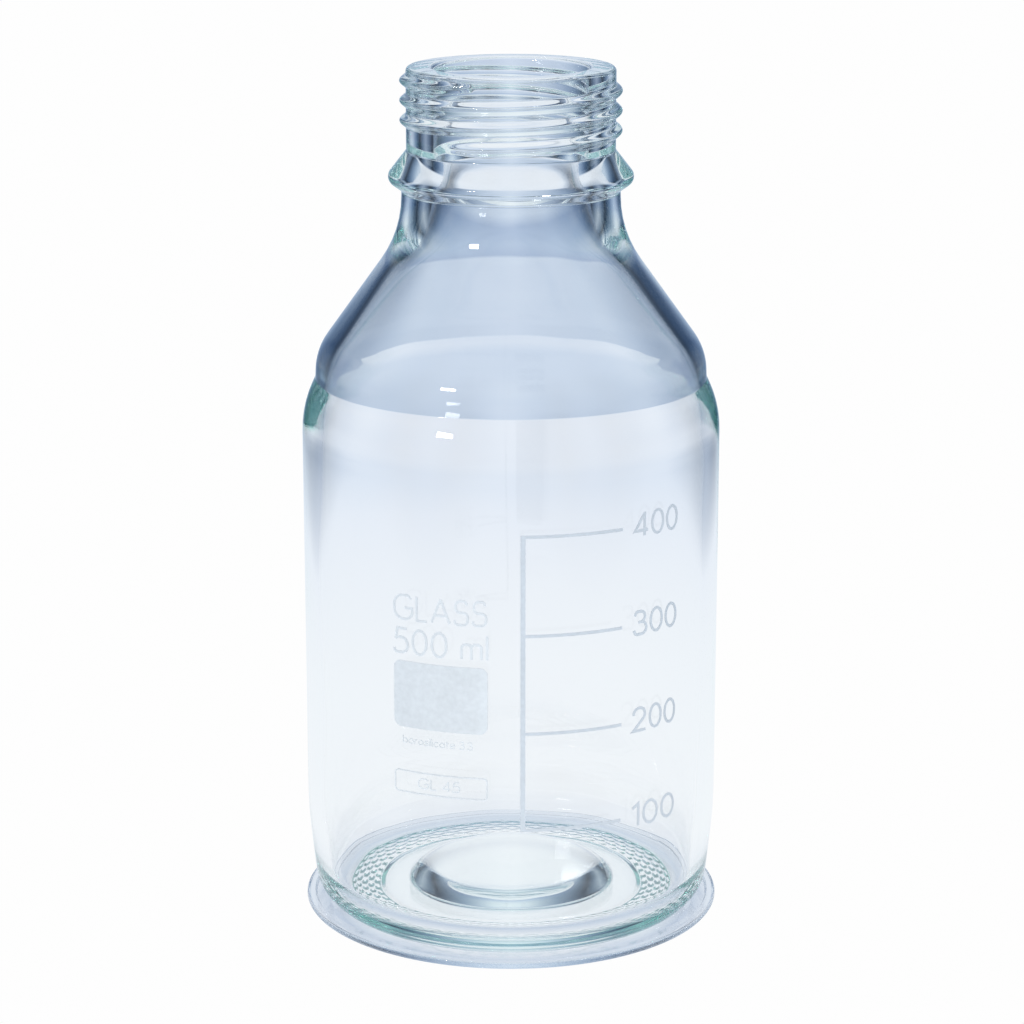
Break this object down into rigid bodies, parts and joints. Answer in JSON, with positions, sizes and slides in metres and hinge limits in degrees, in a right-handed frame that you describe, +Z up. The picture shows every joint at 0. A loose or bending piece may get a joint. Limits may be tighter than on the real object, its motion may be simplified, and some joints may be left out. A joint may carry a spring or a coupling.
{
  "type": "reagent bottle",
  "caption": "Clear glass laboratory bottle with a wide screw neck, collar, sloped shoulder, domed floor and fired enamel volume scale, standing on a shallow clear dish.",
  "frame": {"origin": "centre of the dish's flat underside, on the bottle's axis", "axes": "+Z up along the bottle's axis; -Y is the front, which the enamel scale and the writing panel face; +X is to the right as the scale is read"},
  "size_m": [0.0872, 0.0872, 0.1767],
  "materials": {
    "glass": "fire-polished clear glass",
    "dish": "clear, gloss",
    "enamel": "fired matt white enamel"
  },
  "bodies": {
    "dish": {"base_dish": "dish"},
    "bottle": {"glass_bottle": "glass", "scale_spine": "enamel", "scale_tick_100": "enamel", "scale_tick_200": "enamel", "scale_tick_300": "enamel", "scale_tick_400": "enamel", "scale_numeral_100": "enamel", "scale_numeral_200": "enamel", "scale_numeral_300": "enamel", "scale_numeral_400": "enamel", "glass_word": "enamel", "capacity_mark": "enamel", "writing_panel": "enamel", "material_line": "enamel", "neck_code_frame": "enamel", "neck_code_text": "enamel"}
  },
  "joints": [
    {"name": "bottle_lift", "type": "slide", "parent": "dish", "child": "bottle", "axis": [0, 0, 1], "range_m": [0, 0.03]}
  ]
}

# To do:
Extract, word for word, each line of the listing above.

# Answer:
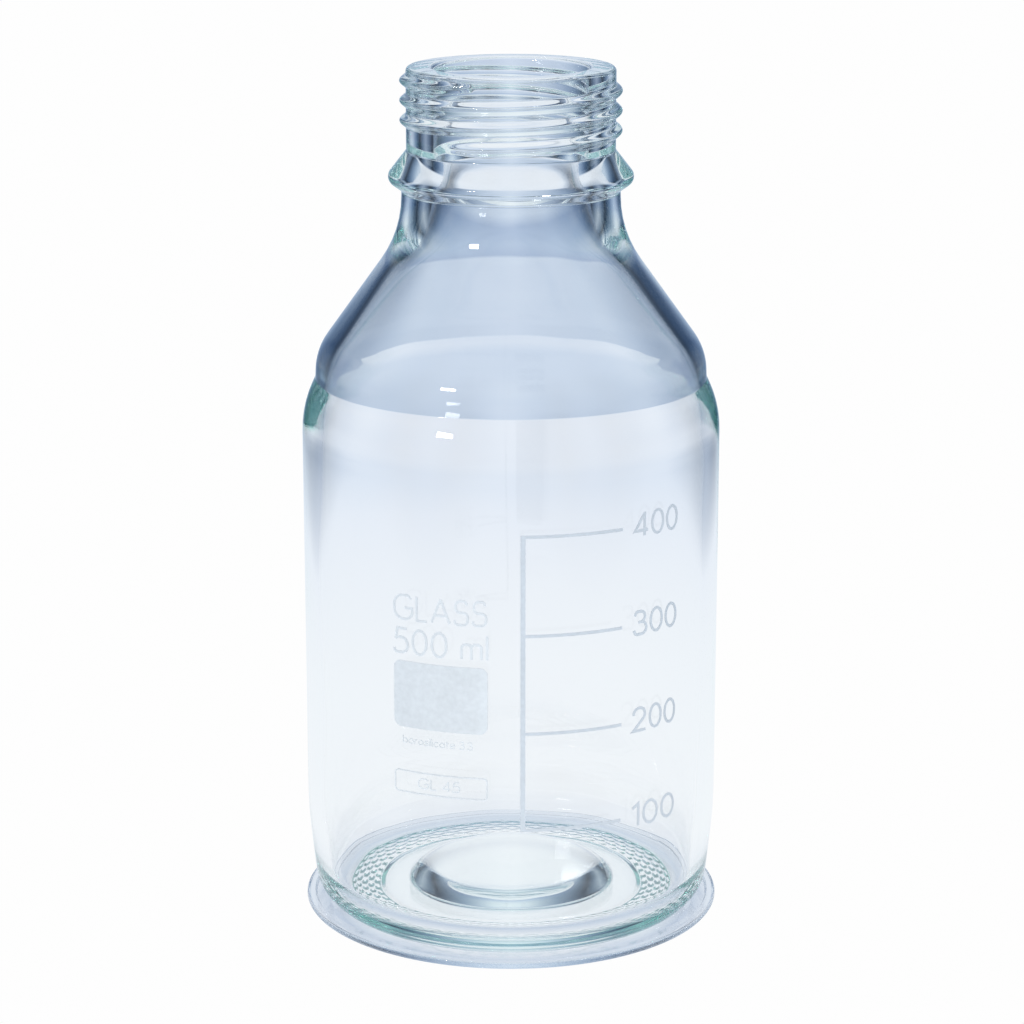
Break this object down into rigid bodies, parts and joints. Answer in JSON, with positions, sizes and slides in metres and hinge limits in degrees, in a right-handed frame that you describe, +Z up. The picture shows every joint at 0. A loose or bending piece may get a joint. Limits may be tighter than on the real object, its motion may be simplified, and some joints may be left out. A joint may carry a spring or a coupling.
{
  "type": "reagent bottle",
  "caption": "Clear glass laboratory bottle with a wide screw neck, collar, sloped shoulder, domed floor and fired enamel volume scale, standing on a shallow clear dish.",
  "frame": {"origin": "centre of the dish's flat underside, on the bottle's axis", "axes": "+Z up along the bottle's axis; -Y is the front, which the enamel scale and the writing panel face; +X is to the right as the scale is read"},
  "size_m": [0.0872, 0.0872, 0.1767],
  "materials": {
    "glass": "fire-polished clear glass",
    "dish": "clear, gloss",
    "enamel": "fired matt white enamel"
  },
  "bodies": {
    "dish": {"base_dish": "dish"},
    "bottle": {"glass_bottle": "glass", "scale_spine": "enamel", "scale_tick_100": "enamel", "scale_tick_200": "enamel", "scale_tick_300": "enamel", "scale_tick_400": "enamel", "scale_numeral_100": "enamel", "scale_numeral_200": "enamel", "scale_numeral_300": "enamel", "scale_numeral_400": "enamel", "glass_word": "enamel", "capacity_mark": "enamel", "writing_panel": "enamel", "material_line": "enamel", "neck_code_frame": "enamel", "neck_code_text": "enamel"}
  },
  "joints": [
    {"name": "bottle_lift", "type": "slide", "parent": "dish", "child": "bottle", "axis": [0, 0, 1], "range_m": [0, 0.03]}
  ]
}